Моим показателем профпригодности стало покашливание на слове «эмбрион». Так вот, когда я проходила это испытание, мне было так стыдно, что не передать словами. Но сейчас я бы прошла даже по раскаленным углям, вынесла бы все, что угодно, лишь бы получить место в новом проекте.

В этот момент работа в лаборатории останавливается — входит директор. По выражению его лица ни черта не понять — Фармел всегда предельно собран. Он быстро идет к кабинету, не обращая на нас — полных надежд и чаяний — своего драгоценного внимания.

Распахнув дверь кабинета, он вдруг обернулся:

— Пиер и Каселл… — и кивком пригласил их к себе.

И теперь всем понятно — что-то грядет.

— …и Лимма, зайдите, пожалуйста…

Дорогу до его кабинета я не помню, а вдруг оказываюсь внутри, будто меня забросил сюда волшебный смерч.

— Присядьте, Лимма, — с этого начал Фармел. — Вы работаете у нас уже полтора года.

Удивляюсь только — как быстро летит время.

— Меня очень интересует результат вашей деятельности.
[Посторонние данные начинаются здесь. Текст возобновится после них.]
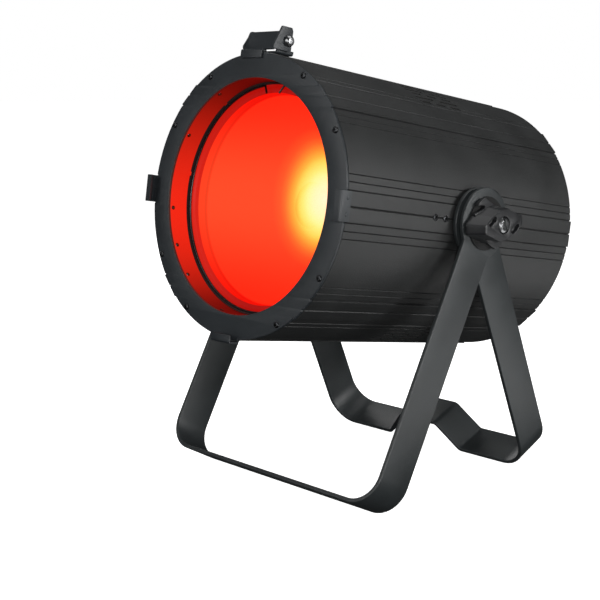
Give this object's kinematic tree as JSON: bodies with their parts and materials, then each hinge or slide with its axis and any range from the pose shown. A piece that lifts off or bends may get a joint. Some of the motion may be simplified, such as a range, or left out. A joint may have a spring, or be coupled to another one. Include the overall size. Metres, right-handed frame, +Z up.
{
  "type": "par can light",
  "caption": "LED par can: ribbed round barrel with a recessed swappable lens and frame clips, tilting between two clamped U yokes that stand on the floor or hang.",
  "frame": {"origin": "on the floor, under the middle of the bounding box, with the lantern standing on the crossbars of its two yokes", "axes": "+Z up; -Y the way the lens faces, before its tilt of 8.65 degrees upwards; +X along the yokes' tilt axis, to the lantern's left as it shines"},
  "size_m": [0.332, 0.3786, 0.435],
  "materials": {
    "barrel_black": "black powder coat, fine texture",
    "ring_slate": "slate black powder coat",
    "yoke_black": "black powder coat",
    "knob_plastic": "moulded black nylon",
    "bright_steel": "zinc plated",
    "dark_steel": "black oxide",
    "fibre": "matt black",
    "sleeve_silver": "satin",
    "lens_clear": "frosted",
    "reflector_silver": "polished",
    "led_yellow": "phosphor yellow",
    "heatsink_grey": "bare",
    "moulded_black": "moulded",
    "circuit_green": "solder mask",
    "galvanised": "galvanised",
    "supply_case": "galvanised skin",
    "display_glass": "gloss",
    "button_grey": "matt",
    "socket_blue": "moulded",
    "socket_white": "moulded"
  },
  "bodies": {
    "housing": {"barrel_shell": "barrel_black", "rear_cover": "barrel_black", "front_ring": "ring_slate", "accessory_clip_left": "ring_slate", "accessory_clip_right": "ring_slate", "accessory_clip_bottom": "ring_slate", "latch_bracket": "ring_slate", "ring_screw_1": "dark_steel", "ring_screw_2": "dark_steel", "ring_screw_3": "dark_steel", "ring_screw_4": "dark_steel", "ring_screw_5": "dark_steel", "ring_screw_6": "dark_steel", "ring_screw_7": "dark_steel", "ring_screw_8": "dark_steel", "groove_screw_left_1": "dark_steel", "groove_screw_left_2": "dark_steel", "groove_screw_right_1": "dark_steel", "groove_screw_right_2": "dark_steel", "data_inlet": "dark_steel", "data_outlet": "dark_steel", "latch_bolt": "bright_steel", "latch_spring": "bright_steel", "pivot_stud_left": "bright_steel", "pivot_stud_right": "bright_steel", "safety_eye": "bright_steel", "front_sleeve": "sleeve_silver", "reflector": "reflector_silver", "led_module": "led_yellow", "heatsink": "heatsink_grey", "fan_frame": "moulded_black", "fuse_holder": "moulded_black", "chassis_plate": "galvanised", "power_supply": "supply_case", "control_board": "circuit_green", "display_window": "display_glass", "power_inlet": "socket_blue", "power_outlet": "socket_white", "pivot_pad_left": "fibre", "pivot_pad_right": "fibre"},
    "front_yoke": {"front_yoke": "yoke_black"},
    "rear_yoke": {"rear_yoke": "yoke_black", "yoke_washer_left": "fibre", "yoke_washer_right": "fibre"},
    "washer_left": {"clamp_washer_left": "fibre"},
    "washer_right": {"clamp_washer_right": "fibre"},
    "knob_left": {"knob_left": "knob_plastic", "knob_nut_left": "bright_steel"},
    "knob_right": {"knob_right": "knob_plastic", "knob_nut_right": "bright_steel"},
    "latch_gate": {"latch_gate": "ring_slate"},
    "lens_cartridge": {"lens": "lens_clear", "lens_carrier": "sleeve_silver", "retaining_wire": "dark_steel"},
    "fan_rotor": {"fan_rotor": "moulded_black"},
    "fuse_cap": {"fuse_cap": "moulded_black"},
    "menu_button_1": {"menu_button_1": "button_grey"},
    "menu_button_2": {"menu_button_2": "button_grey"},
    "menu_button_3": {"menu_button_3": "button_grey"},
    "menu_button_4": {"menu_button_4": "button_grey"}
  },
  "joints": [
    {"name": "front_yoke_tilt", "type": "hinge", "parent": "housing", "child": "front_yoke", "pos_m": [0, 0.01159, 0.25748], "axis": [1, 0, 0], "range_deg": [-150, 51]},
    {"name": "rear_yoke_tilt", "type": "hinge", "parent": "housing", "child": "rear_yoke", "pos_m": [0, 0.01159, 0.25748], "axis": [1, 0, 0], "range_deg": [-51, 157]},
    {"name": "clamp_right_travel", "type": "slide", "parent": "housing", "child": "washer_right", "axis": [1, 0, 0], "range_m": [0, 0.00175]},
    {"name": "knob_right_turn", "type": "hinge", "parent": "washer_right", "child": "knob_right", "pos_m": [0, 0.01159, 0.25748], "axis": [1, 0, 0], "range_deg": [0, 360]},
    {"name": "clamp_left_travel", "type": "slide", "parent": "housing", "child": "washer_left", "axis": [-1, 0, 0], "range_m": [0, 0.00175]},
    {"name": "knob_left_turn", "type": "hinge", "parent": "washer_left", "child": "knob_left", "pos_m": [0, 0.01159, 0.25748], "axis": [-1, 0, 0], "range_deg": [0, 360]},
    {"name": "latch_lift", "type": "hinge", "parent": "housing", "child": "latch_gate", "pos_m": [0, -0.12276, 0.42155], "axis": [-1, 0, 0], "range_deg": [0, 75], "stiffness_Nm_per_rad": 0.03, "springref_deg": -28.65},
    {"name": "lens_out", "type": "slide", "parent": "housing", "child": "lens_cartridge", "axis": [0, -0.9886, 0.1504], "range_m": [0, 0.06]},
    {"name": "fan_spin", "type": "hinge", "parent": "housing", "child": "fan_rotor", "pos_m": [0, 0.02049, 0.25612], "axis": [0, -0.9886, 0.1504], "continuous": true},
    {"name": "fuse_cap_turn", "type": "hinge", "parent": "housing", "child": "fuse_cap", "pos_m": [0, 0.15651, 0.18283], "axis": [0, 0.9886, -0.1504], "range_deg": [-60, 0]},
    {"name": "menu_button_1_press", "type": "slide", "parent": "housing", "child": "menu_button_1", "axis": [0, -0.9886, 0.1504], "range_m": [0, 0.001], "stiffness_N_per_m": 400, "springref_m": -0.001},
    {"name": "menu_button_2_press", "type": "slide", "parent": "housing", "child": "menu_button_2", "axis": [0, -0.9886, 0.1504], "range_m": [0, 0.001], "stiffness_N_per_m": 400, "springref_m": -0.001},
    {"name": "menu_button_3_press", "type": "slide", "parent": "housing", "child": "menu_button_3", "axis": [0, -0.9886, 0.1504], "range_m": [0, 0.001], "stiffness_N_per_m": 400, "springref_m": -0.001},
    {"name": "menu_button_4_press", "type": "slide", "parent": "housing", "child": "menu_button_4", "axis": [0, -0.9886, 0.1504], "range_m": [0, 0.001], "stiffness_N_per_m": 400, "springref_m": -0.001}
  ],
  "couplings": [
    {"joint": "knob_right_turn", "follows": "clamp_right_travel", "rad_per_m": 3590.4},
    {"joint": "knob_left_turn", "follows": "clamp_left_travel", "rad_per_m": 3590.4}
  ]
}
Я каждую неделю получаю отчет и вижу, насколько вы продвинулись в своей работе. Если честно, я потрясен. Я поговорил с вашими коллегами, профессором Пиером и доктором Каселлом, и понимаю, что ваша работа имеет огромное значение для медицины. Поэтому, — Фармел испытующе на меня смотрел, — я рискнул и отправил в ММА запрос на новое направление исследований в группе под вашим руководством. Вы получите финансирование и положительное решение этического комитета, и сможете приступить к следующему этапу — проведению исследований на человеке.